Menos turistas que locais. Água e gatos estão entre os habitantes de Candal

23-02-2024

CRÓNICA

É uma das aldeias de xisto do país. Uma tarde de bom tempo chama visitantes para os quais os locais olham com naturalidade, nem ligam. Os animais aproximam-se, olham de cima a baixo e seguem caminho. Há uma espécie de eco ouvido por todo o lado. 

GONÇALO COSTA MARTINS | Texto e fotos 23 de fevereiro de 2024, 19H33

O café da aldeia ficou sem eletricidade, mas o apagão nem cinco minutos dura. O receio? "Está sujeito a estragar os eletrodomésticos", diz o homem do café. Descreve que é um gerador grande vermelho que alimenta Candal por estes dias enquanto reparam as linhas elétricas. Certo é que, algo tempo depois, uma carrinha leva esse mesmo gerador. 

São 3 da tarde quando um grupo de quatro mulheres, turistas como eu, pretende almoçar neste café. Encontraram azar porque nesta altura o senhor apenas vende tostas. E assim é. Ficam a almoçar enquanto começo a explorar a aldeia "aninhada na serra" da Lousã, afirma um cartaz junto à estrada principal (a única, na verdade). 

Da porta do café, a água faz-se ouvir. Não é de cerimónias: ela passa por um túnel e cai com estrondo em três cascatas seguidas. À esquerda de quem sai do café, existe um pequeno molho de casas, mas o principal núcleo fica à direita. Subindo essa encosta, a água continua a ser ouvida, mas não é apenas por causa do ribeiro estrondoso. Existem pequenas cascatas nesse núcleo. A água faz eco na aldeia de Candal e não dá tréguas ao silêncio absoluto. 

Afirma o senhor d0 café que há alturas de poucos visitantes e esta é uma delas (mas que ainda assim esta terça-feira não está má). Encontrei sete turistas, comigo incluído. Feitas as contas, são menos que os locais. Não me atrevo a dizer que são todos habitantes, podiam apenas trabalhar ali: avistei pessoas em obras de algumas casas, mais duas crianças e, pelo menos, cinco adultos, entre os presumíveis habitantes e o senhor do café.

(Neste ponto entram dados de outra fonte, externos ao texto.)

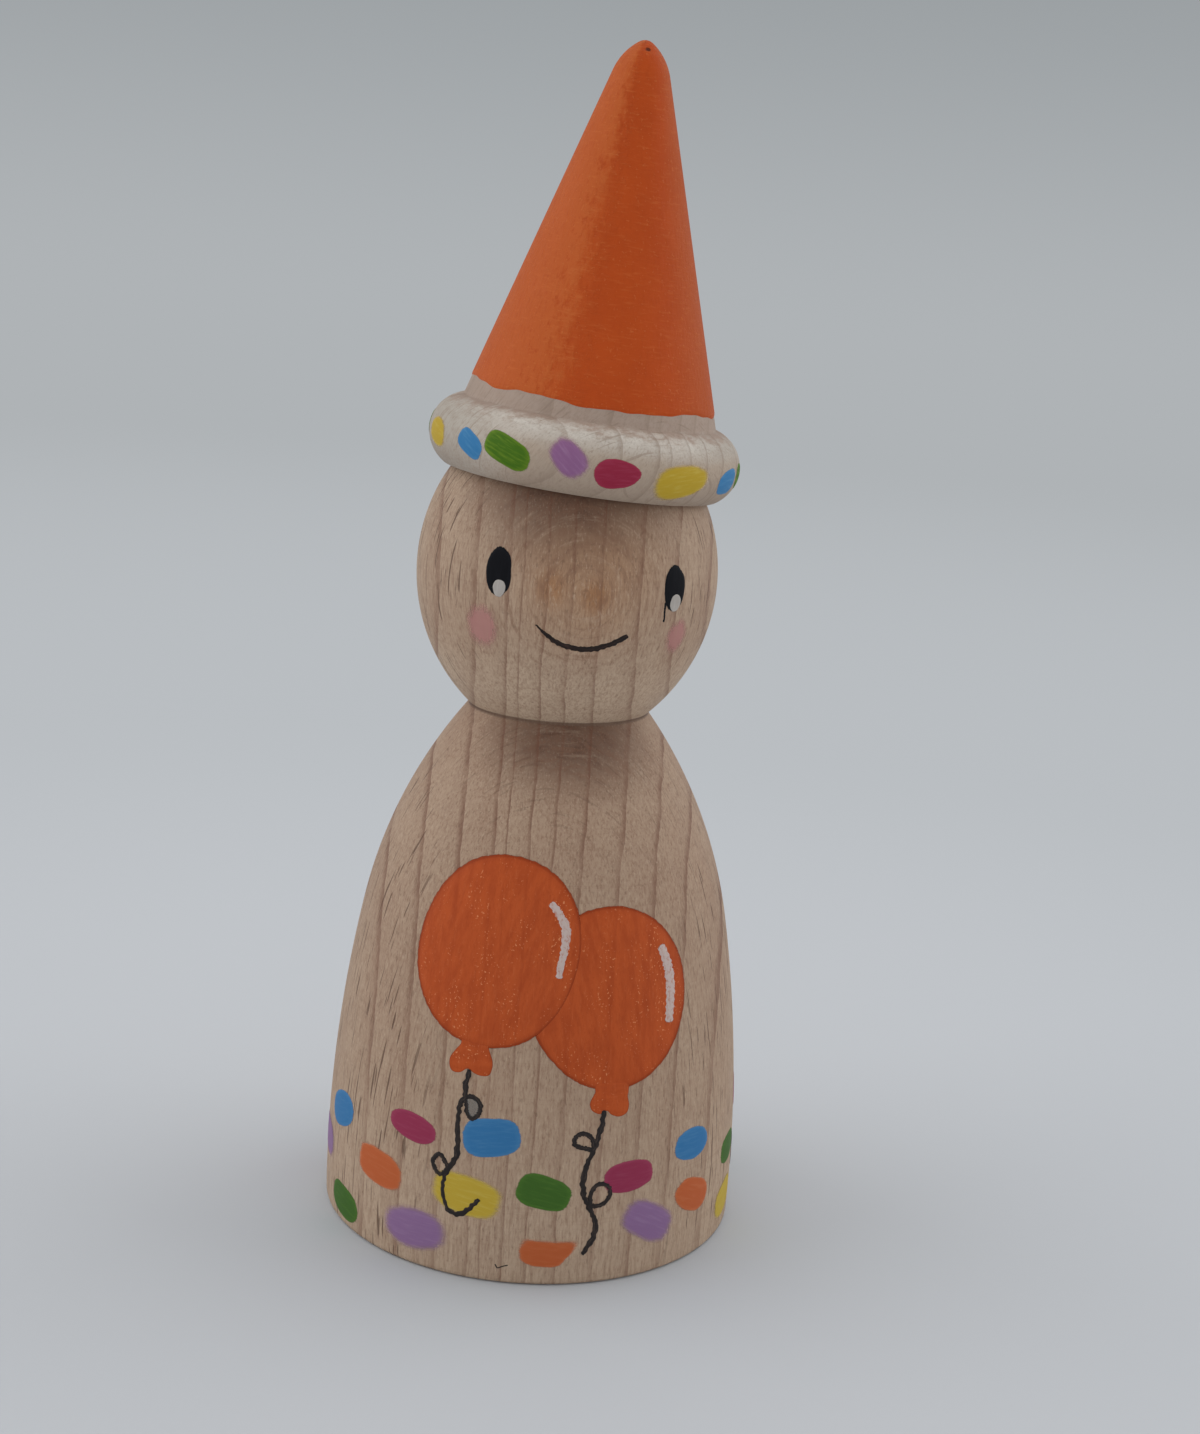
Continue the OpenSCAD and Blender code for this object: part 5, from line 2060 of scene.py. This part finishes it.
@dataclass(frozen=True)
class Studio:
    """Pale floor, soft light and the camera.

    Attributes:
        camera_place: Place of the camera in millimetres.
        heading: Bearing that it looks along, from +Y towards +X, in degrees.
        pitch: How far it looks down, in degrees.
        roll: How far it is turned about the line of sight, in degrees.
        focal_px: Focal length in pixels of the photograph.
        image_h: Height of the photograph in pixels.
        sensor: Longer side of the camera's sensor in millimetres.
        clip: Nearest and farthest that the camera sees, in metres.
        floor_card: Colour of the floor near the doll.
        floor_near: Colour that the glowing floor shows near the doll.
        floor_far: Colour that it shows far away, as does the foot of the backdrop.
        sky_top: Colour of the top of the backdrop.
        daylight: Colour of the light all round.
        light_level: Strength of the light all round.
        dim_way: Direction, in front and above, from which less of it comes.
        dim_share: Share that is missing there.
        bounce: How much brighter than it shows the far floor lights the doll.
        dim_power: Power with which the light falls off towards that direction.
        floor_reach: Radii of the floor's first and last ring.
        floor_rings: Number of its rings.
        floor_columns: Number of its columns.
        floor_drop: How far it lies under the doll's base.
        floor_fade: Radii between which the glow turns from the near colour to the far one.
        glow_fade: Radii between which the floor turns from card to glow.
        sky_fade: Heights, as sines, between which the backdrop turns to its top's colour.
        lamps: The lamps.
    """

    camera_place: Triple = (-22.73, -185.12, 88.65)
    heading: float = 8.2335
    pitch: float = 12.069
    roll: float = 4.0267
    focal_px: float = 2000.28
    image_h: int = 1434
    floor_card: Colour = linear(187, 190, 194)
    floor_near: Colour = linear(186, 190, 194)
    floor_far: Colour = linear(175, 179, 182)
    sky_top: Colour = linear(152, 157, 160)
    daylight: Colour = (0.98, 0.99, 1.0, 1.0)
    light_level: float = 0.92
    dim_way: Triple = (0.0, -0.75, 0.66)
    dim_share: float = 0.7
    bounce: float = 1.7
    sensor: float = 36.0
    clip: Span = (0.005, 50.0)
    dim_power: float = 3.0
    floor_reach: Span = (30, 6000)
    floor_rings: int = 40
    floor_columns: int = 96
    floor_drop: float = 0.02
    floor_fade: Span = (120, 1000)
    glow_fade: Span = (50, 220)
    sky_fade: Span = (-0.02, 0.2)
    lamps: tuple[Lamp, ...] = (
        Lamp("left_window", -98, 30, 0.76, 60),
        Lamp("right_window", 102, 30, 0.74, 60),
        Lamp("ceiling", 170, 66, 0.3, 80),
        Lamp("front_fill", -7, 3, 0.54, 50),
    )

    def camera(self) -> None:
        """Places the camera by its heading, pitch and roll."""
        data = bpy.data.cameras.new("camera")
        data.sensor_width = self.sensor
        data.lens = self.focal_px * self.sensor / self.image_h
        data.clip_start, data.clip_end = self.clip
        h, p, r = (math.radians(a) for a in (self.heading, self.pitch, self.roll))
        ahead = Vector((math.sin(h) * math.cos(p), math.cos(h) * math.cos(p), -math.sin(p)))
        right = Vector((math.cos(h), -math.sin(h), 0))
        up = right.cross(ahead)
        across = right * math.cos(r) + up * math.sin(r)
        above = up * math.cos(r) - right * math.sin(r)
        turn = Matrix((across, above, -ahead)).transposed().to_4x4()
        camera = bpy.data.objects.new("camera", data)
        camera.matrix_world = Matrix.Translation(Vector(self.camera_place) * MM) @ turn
        bpy.context.scene.collection.objects.link(camera)
        bpy.context.scene.camera = camera

    def seen(self, graph: Graph) -> Term:
        """Tells what the camera sees from the light that spreads.

        Args:
            graph: Material or world that the nodes go in.

        Returns:
            1 where the camera looks, also by way of gloss or glass, and 0 for other light.
        """
        kinds = ("Camera", "Transmission", "Glossy")
        first, second, third = (graph.node("ShaderNodeLightPath", output=f"Is {k} Ray") for k in kinds)
        return first.larger(second).larger(third)

    def floor(self) -> None:
        """Makes a wide round floor that fades into the backdrop's colour far away."""
        rings = np.concatenate([[0.0], np.geomspace(*self.floor_reach, self.floor_rings)])
        mesh = revolve(np.stack([rings, np.full_like(rings, -self.floor_drop)], 1), self.floor_columns)
        flat = bpy.data.meshes.new("floor")
        flat.from_pydata((mesh.points * MM).tolist(), [], [f[::-1].tolist() for g in mesh.faces for f in g])
        floor = bpy.data.objects.new("floor", flat)
        bpy.context.scene.collection.objects.link(floor)
        graph = Graph(bpy.data.materials.new("floor_card"))
        away = graph.length(graph.scaled(graph.millimetres(), (1.0, 1.0, 0.0)))
        shader = graph.node("ShaderNodeBsdfDiffuse", None, {"Color": self.floor_card})
        far = graph.blend(away.step(*self.floor_fade), self.floor_near, self.floor_far)
        shown = graph.node("ShaderNodeEmission", None, {"Color": far, "Strength": 1.0})
        lent = graph.node("ShaderNodeEmission", None, {"Color": far, "Strength": self.bounce})
        glow = graph.mixed(self.seen(graph), lent, shown)
        graph.surface(graph.mixed(away.step(*self.glow_fade), shader, glow))
        flat.materials.append(graph.owner)

    def world(self) -> None:
        """Lights all round with a plain pale sky, which shows behind the doll as the backdrop."""
        world = bpy.data.worlds.new("studio")
        bpy.context.scene.world = world
        graph = Graph(world)
        way = graph.node("ShaderNodeTexCoord", output="Generated")
        rise = graph.along(way, (0.0, 0.0, 1.0)).step(*self.sky_fade)
        sky = graph.blend(rise, self.floor_far, self.sky_top)
        shown = graph.node("ShaderNodeBackground", None, {"Color": sky})
        front = graph.along(way, self.dim_way).larger(0.0) ** self.dim_power
        levels = (self.light_level, self.light_level * (1 - self.dim_share))
        bright, dim = (
            graph.node("ShaderNodeBackground", None, {"Color": self.daylight, "Strength": level})
            for level in levels
        )
        light = graph.mixed(front, bright, dim)
        graph.surface(graph.mixed(self.seen(graph), light, shown), "ShaderNodeOutputWorld")

    def build(self) -> None:
        """Sets up the camera, the floor and the lights."""
        bpy.context.scene.view_settings.view_transform = "Standard"
        self.camera()
        self.floor()
        self.world()
        for lamp in self.lamps:
            lamp.build()


def main() -> None:
    """Builds the doll and the studio round it."""
    logging.basicConfig(level=logging.INFO, format="%(message)s")
    peg = Peg()
    peg.build()
    Face(peg).build()
    Balloons(peg).build()
    Confetti(peg).build()
    Hat().build()
    Studio().build()


if __name__ == "__main__":
    main()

Mas tenho de juntar a este número quatro animais - e aí, juntamente com a água, a conta é favorável aos locais. Um cão aproxima-me de mim lentamente. Hesito entre ficar em pânico como fiquei em Semide, com os dois "alarmes" cães que protegiam a casa branca junto ao rio Ceira, ou continuar sentado na mesa de piquenique pousada num largo entre casas. Começo a perceber que posso excluir a primeira opção, já que o cão de pelo preto desfila lentamente até mim. Parece despreocupado, com a língua de fora. Tem todo o tempo do mundo. Fica junto a mim uns segundos, olha-me e desiste, segue caminho. Estou visto. Fui olhado de cima a baixo e não tenho interesse para ele. Sou mais um turista que apenas pousa ali umas horas. 

Vejo também três gatos. E, tal como o cão, um deles decide vir ter comigo. Para e, se calhar, espera que eu faço algo. Apenas tiro uma fotografia. Trocamos olhares durante uns segundos e cada um segue caminhos opostos. Eu volto à estrada principal e o gato regressa ao largo. 

A meio da tarde, subo a encosta oposta ao aglomerado principal de casas. Pelo caminho, fui observando as casas e penso se mora ali gente. Conto, no mínimo, quatro alojamentos locais. De resto, a roupa do estendal não deixa essa pista. No fim, Candal junta-se para uma fotografia de grupo. Fica no coração de quem está disposta a recebê-la. Os correios chegaram tarde à foto. Eles são como a rede móvel aqui: vem às vezes e é só de passagem. Não param aqui muito tempo.

Uma inquietação final: tal como do miradouro ouço a água do centro, será que o centro ouve o meu telemóvel sem auriculares a dar Dua Lipa?